What’s a good cause? Your mailman is Newman and just didn’t deliver it, and as we all know, when you control the mail, you control . . . information. Or, I don’t know, it isn’t defined, but the Human Services Board probably knows it when they see it.

M.S. appealed the Board’s refusal to accept his appeal, not the finding of a substantiation based on the underlying facts of it.

SCOV upholds the Human Services Board. It looks at the timelines set forth in the statute. It’s fairly clear about what the timelines are. The part about delay for “good cause” isn’t defined but does allow for some leeway in case it’s needed. But the petitioner has to actually show good cause, and it doesn’t appear that’s really been addressed in this case.

SCOV also clears up what the Legislature left sort of ambiguous. They indicate that the “good cause” language in the statute goes directly to petitioner needing to show why his appeal is untimely. It doesn’t have anything to do with the underlying facts.
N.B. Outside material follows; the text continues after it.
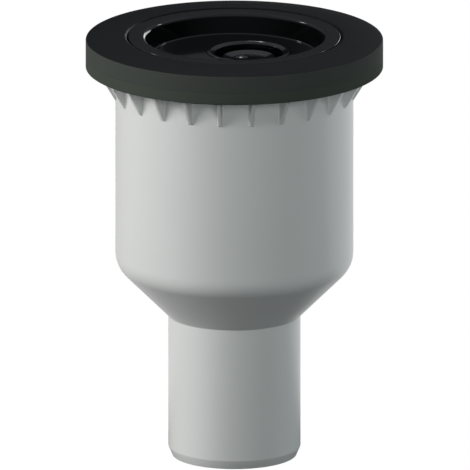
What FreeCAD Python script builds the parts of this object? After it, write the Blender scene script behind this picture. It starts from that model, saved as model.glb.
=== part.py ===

SCOV finds the words “good cause” in other rules and statutes, and generally they all have to do with timeliness of filing, not of the substance of the underlying cases.

SCOV finds that M.S. was entirely in control of his timing. Because he filed well after the deadline, and can’t show good cause for having done so, SCOV finds the Human Services Board just doesn’t have jurisdiction to hear this matter.

He also appealed DCF’s use of his no-contest plea to justify his being a Level One Registry entrant. His argument was basically that he didn’t plead to a sexual assault offense, so Level One is too high, given the situation.

SCOV disagrees. There was no adjudication at all of the original charge, so there could be no collateral estoppel argument. The charge was amended to a different charge with different elements. Since the elements were different, that does not estop DCF from going forward on a substantiation based on the same alleged incident. SCOV isn’t getting involved in whether Level One or Level Two is appropriate, because they don’t even need to get to that point.